**Input material:**
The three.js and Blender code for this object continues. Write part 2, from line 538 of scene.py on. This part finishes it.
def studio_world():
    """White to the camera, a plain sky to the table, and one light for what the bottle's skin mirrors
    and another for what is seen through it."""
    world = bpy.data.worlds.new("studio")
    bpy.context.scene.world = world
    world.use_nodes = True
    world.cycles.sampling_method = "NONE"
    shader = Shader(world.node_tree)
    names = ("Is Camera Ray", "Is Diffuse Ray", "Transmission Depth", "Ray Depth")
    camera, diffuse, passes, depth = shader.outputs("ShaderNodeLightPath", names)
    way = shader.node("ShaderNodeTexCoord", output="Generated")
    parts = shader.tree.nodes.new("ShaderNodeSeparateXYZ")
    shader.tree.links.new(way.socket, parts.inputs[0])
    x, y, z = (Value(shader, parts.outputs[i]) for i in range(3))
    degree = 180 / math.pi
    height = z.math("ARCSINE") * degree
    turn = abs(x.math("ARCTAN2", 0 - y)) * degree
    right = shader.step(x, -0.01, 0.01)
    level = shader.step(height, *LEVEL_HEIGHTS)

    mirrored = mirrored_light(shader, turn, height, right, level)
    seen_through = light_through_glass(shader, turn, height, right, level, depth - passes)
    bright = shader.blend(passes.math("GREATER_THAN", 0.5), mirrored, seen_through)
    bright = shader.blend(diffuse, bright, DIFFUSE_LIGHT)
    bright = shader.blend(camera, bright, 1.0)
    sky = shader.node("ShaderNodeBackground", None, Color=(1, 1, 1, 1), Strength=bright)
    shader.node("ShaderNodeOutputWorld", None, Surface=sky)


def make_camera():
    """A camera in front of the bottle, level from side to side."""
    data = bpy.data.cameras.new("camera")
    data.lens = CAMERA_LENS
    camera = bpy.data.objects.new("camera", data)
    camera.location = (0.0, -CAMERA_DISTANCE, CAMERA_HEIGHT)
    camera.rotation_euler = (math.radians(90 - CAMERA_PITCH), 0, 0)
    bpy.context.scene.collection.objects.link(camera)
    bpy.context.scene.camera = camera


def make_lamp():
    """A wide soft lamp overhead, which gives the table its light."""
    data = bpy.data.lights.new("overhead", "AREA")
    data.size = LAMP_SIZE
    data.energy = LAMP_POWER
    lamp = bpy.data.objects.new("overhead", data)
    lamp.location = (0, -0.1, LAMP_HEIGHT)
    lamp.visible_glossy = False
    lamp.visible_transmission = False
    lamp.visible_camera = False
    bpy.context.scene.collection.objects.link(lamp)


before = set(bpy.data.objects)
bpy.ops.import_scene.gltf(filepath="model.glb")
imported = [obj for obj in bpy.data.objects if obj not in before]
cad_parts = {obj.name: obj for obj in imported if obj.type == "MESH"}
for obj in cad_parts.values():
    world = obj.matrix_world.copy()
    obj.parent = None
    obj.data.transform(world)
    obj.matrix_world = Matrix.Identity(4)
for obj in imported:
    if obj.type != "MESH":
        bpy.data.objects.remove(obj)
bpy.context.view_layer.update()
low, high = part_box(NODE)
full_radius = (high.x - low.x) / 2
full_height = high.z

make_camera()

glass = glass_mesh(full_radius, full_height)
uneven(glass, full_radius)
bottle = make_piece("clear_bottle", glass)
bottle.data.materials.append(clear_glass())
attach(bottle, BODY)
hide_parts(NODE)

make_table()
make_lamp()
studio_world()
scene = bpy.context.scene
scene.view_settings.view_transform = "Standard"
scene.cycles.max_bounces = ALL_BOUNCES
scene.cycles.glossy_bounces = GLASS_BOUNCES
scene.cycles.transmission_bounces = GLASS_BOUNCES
==
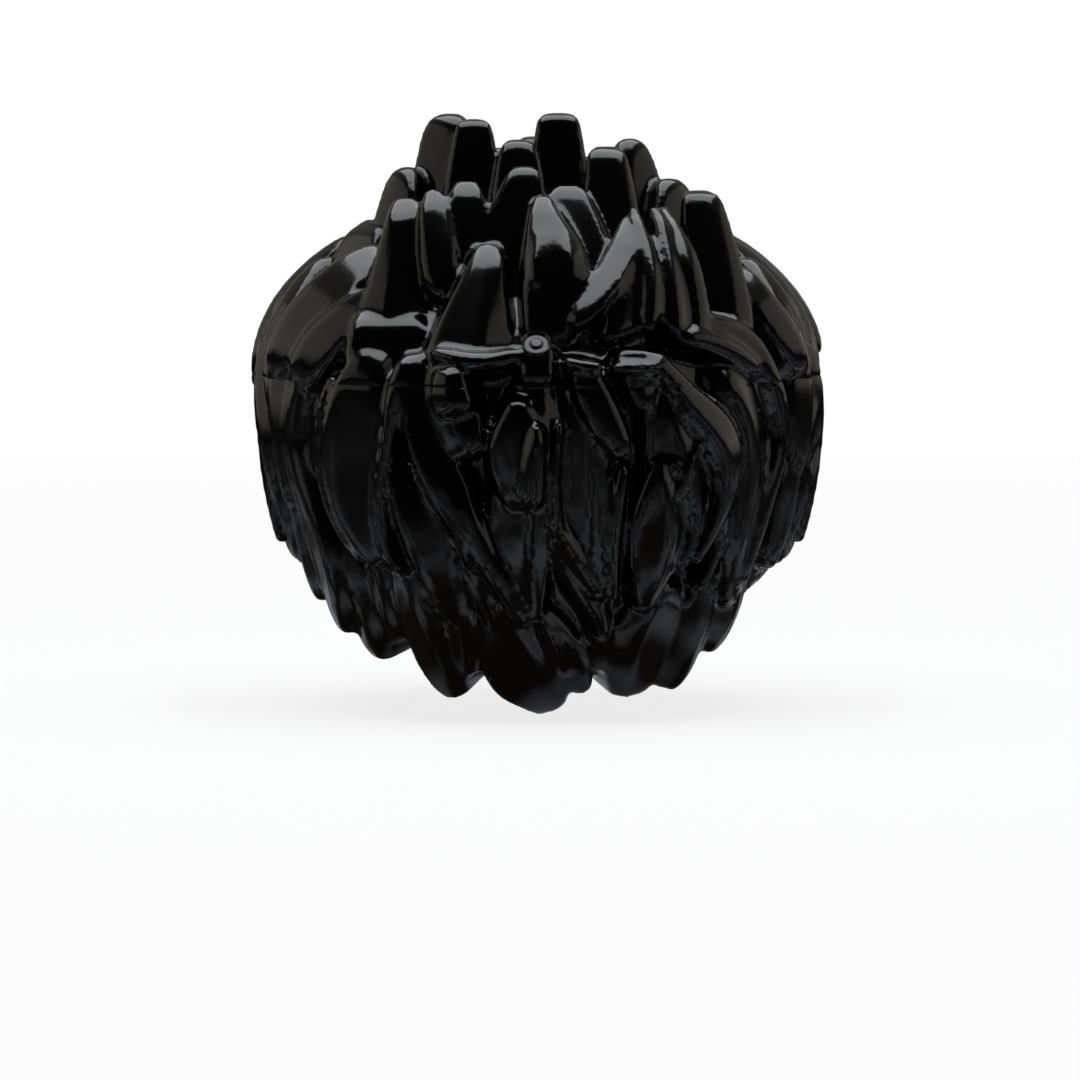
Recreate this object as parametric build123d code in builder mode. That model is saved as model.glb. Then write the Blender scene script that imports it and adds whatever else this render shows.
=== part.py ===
* * *
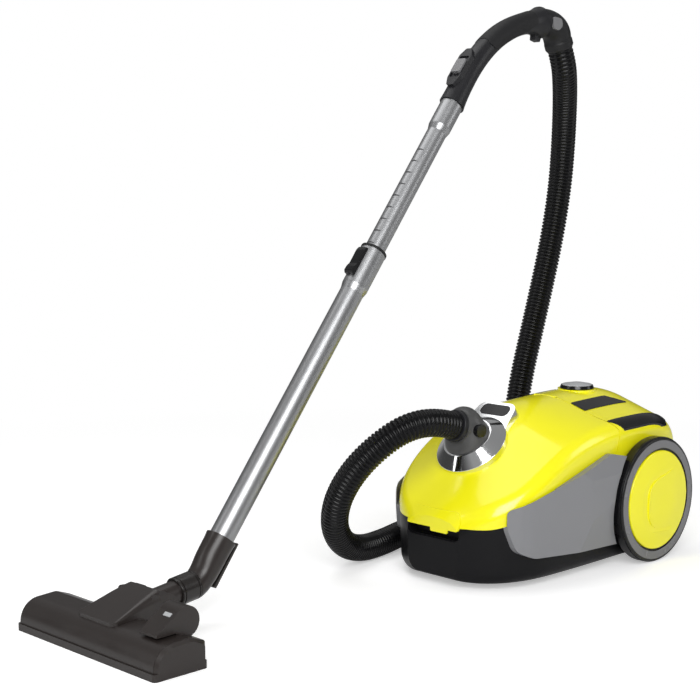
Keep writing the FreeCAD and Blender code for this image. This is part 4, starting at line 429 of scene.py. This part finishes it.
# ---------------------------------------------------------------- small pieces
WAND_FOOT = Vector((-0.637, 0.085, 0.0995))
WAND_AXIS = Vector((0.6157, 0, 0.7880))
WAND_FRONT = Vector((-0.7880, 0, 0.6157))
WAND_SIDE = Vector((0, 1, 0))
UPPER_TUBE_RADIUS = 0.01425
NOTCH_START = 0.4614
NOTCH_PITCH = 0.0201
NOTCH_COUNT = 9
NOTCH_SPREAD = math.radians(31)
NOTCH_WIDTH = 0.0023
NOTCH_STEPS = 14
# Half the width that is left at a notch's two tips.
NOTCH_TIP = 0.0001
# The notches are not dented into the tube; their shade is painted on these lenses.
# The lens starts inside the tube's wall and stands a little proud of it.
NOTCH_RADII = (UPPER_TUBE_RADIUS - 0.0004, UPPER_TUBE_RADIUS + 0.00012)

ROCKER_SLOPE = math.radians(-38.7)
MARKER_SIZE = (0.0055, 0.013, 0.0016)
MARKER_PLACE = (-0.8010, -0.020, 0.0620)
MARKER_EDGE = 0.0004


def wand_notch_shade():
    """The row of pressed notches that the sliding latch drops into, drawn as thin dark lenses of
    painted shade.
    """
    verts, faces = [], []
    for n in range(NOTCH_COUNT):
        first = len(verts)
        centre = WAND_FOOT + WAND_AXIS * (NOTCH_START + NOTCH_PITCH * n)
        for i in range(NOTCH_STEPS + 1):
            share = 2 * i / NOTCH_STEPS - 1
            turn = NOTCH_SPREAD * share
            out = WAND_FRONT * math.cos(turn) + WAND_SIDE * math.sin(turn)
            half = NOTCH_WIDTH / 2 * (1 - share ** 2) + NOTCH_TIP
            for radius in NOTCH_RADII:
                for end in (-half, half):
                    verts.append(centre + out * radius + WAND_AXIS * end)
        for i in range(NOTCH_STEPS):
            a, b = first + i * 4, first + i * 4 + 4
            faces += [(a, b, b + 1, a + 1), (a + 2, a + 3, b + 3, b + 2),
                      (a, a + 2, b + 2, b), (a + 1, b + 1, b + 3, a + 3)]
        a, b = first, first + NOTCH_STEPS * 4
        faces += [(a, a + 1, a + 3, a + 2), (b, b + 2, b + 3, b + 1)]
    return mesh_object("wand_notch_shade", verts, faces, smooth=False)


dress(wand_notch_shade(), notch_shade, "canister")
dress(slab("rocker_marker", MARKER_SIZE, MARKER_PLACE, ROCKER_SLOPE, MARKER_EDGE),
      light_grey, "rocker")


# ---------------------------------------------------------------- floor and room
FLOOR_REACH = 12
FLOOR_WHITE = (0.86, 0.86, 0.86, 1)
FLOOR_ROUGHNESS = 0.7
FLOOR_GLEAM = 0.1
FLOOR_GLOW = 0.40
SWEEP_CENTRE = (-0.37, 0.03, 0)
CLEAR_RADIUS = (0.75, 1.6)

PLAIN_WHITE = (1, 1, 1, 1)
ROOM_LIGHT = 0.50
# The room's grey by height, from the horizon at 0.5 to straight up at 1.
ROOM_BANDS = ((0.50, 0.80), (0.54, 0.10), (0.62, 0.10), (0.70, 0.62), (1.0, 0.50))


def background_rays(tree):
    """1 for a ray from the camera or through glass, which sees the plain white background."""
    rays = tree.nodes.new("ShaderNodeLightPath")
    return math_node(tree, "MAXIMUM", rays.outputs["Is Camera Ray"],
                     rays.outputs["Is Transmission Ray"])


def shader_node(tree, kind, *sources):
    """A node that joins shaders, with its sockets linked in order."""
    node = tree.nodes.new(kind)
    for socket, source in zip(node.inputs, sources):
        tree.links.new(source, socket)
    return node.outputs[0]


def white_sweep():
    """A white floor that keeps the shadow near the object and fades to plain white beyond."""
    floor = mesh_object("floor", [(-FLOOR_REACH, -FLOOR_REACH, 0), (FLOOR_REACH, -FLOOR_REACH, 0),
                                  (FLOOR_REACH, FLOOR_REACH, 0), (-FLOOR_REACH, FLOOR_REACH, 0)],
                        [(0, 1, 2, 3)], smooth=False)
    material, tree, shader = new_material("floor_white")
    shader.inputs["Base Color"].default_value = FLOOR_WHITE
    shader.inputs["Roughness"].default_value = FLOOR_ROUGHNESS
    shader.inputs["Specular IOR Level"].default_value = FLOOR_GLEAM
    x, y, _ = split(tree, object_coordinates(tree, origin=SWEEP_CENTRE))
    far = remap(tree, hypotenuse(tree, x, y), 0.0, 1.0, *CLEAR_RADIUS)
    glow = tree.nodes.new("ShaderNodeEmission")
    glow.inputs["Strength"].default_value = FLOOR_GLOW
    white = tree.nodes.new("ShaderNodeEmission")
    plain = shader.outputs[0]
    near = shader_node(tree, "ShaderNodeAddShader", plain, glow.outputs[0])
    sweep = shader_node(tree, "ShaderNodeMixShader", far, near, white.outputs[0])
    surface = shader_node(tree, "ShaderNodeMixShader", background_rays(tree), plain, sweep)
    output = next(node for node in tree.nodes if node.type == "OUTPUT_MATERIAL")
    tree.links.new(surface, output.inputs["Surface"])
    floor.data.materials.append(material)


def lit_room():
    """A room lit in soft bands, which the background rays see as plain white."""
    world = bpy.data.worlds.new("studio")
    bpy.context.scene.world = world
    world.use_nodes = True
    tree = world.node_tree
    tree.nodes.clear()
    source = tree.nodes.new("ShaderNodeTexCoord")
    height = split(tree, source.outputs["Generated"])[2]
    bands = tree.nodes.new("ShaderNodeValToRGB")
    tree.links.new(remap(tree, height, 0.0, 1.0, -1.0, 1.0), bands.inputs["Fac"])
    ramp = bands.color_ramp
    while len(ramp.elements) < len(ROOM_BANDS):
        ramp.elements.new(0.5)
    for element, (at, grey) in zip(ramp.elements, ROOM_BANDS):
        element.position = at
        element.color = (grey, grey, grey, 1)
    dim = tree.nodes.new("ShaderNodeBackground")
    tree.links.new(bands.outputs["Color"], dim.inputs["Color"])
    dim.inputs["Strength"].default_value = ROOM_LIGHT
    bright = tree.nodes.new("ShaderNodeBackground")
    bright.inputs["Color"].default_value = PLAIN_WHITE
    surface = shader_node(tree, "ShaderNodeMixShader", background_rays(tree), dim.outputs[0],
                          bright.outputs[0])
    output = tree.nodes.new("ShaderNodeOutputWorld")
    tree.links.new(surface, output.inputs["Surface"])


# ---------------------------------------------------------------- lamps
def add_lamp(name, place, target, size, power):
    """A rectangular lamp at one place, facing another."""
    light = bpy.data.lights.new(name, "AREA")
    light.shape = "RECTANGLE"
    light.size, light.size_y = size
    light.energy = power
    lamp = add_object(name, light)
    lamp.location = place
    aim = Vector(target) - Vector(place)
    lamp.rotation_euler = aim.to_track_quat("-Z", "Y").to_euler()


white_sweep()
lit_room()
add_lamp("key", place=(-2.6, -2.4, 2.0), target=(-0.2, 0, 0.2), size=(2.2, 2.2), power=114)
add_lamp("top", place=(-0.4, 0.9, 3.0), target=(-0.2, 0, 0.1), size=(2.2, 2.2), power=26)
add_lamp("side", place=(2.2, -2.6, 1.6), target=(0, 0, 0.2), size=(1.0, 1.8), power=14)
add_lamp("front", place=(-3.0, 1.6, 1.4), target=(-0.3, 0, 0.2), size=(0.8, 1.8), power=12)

**The problem:**
Retype verbatim the lines that run from the line containing "The three.js and" to the line containing "level = shader.step(height, *LEVEL_HEIGHTS)", both inclusive, and no others.

**Response:**
The three.js and Blender code for this object continues. Write part 2, from line 538 of scene.py on. This part finishes it.
def studio_world():
    """White to the camera, a plain sky to the table, and one light for what the bottle's skin mirrors
    and another for what is seen through it."""
    world = bpy.data.worlds.new("studio")
    bpy.context.scene.world = world
    world.use_nodes = True
    world.cycles.sampling_method = "NONE"
    shader = Shader(world.node_tree)
    names = ("Is Camera Ray", "Is Diffuse Ray", "Transmission Depth", "Ray Depth")
    camera, diffuse, passes, depth = shader.outputs("ShaderNodeLightPath", names)
    way = shader.node("ShaderNodeTexCoord", output="Generated")
    parts = shader.tree.nodes.new("ShaderNodeSeparateXYZ")
    shader.tree.links.new(way.socket, parts.inputs[0])
    x, y, z = (Value(shader, parts.outputs[i]) for i in range(3))
    degree = 180 / math.pi
    height = z.math("ARCSINE") * degree
    turn = abs(x.math("ARCTAN2", 0 - y)) * degree
    right = shader.step(x, -0.01, 0.01)
    level = shader.step(height, *LEVEL_HEIGHTS)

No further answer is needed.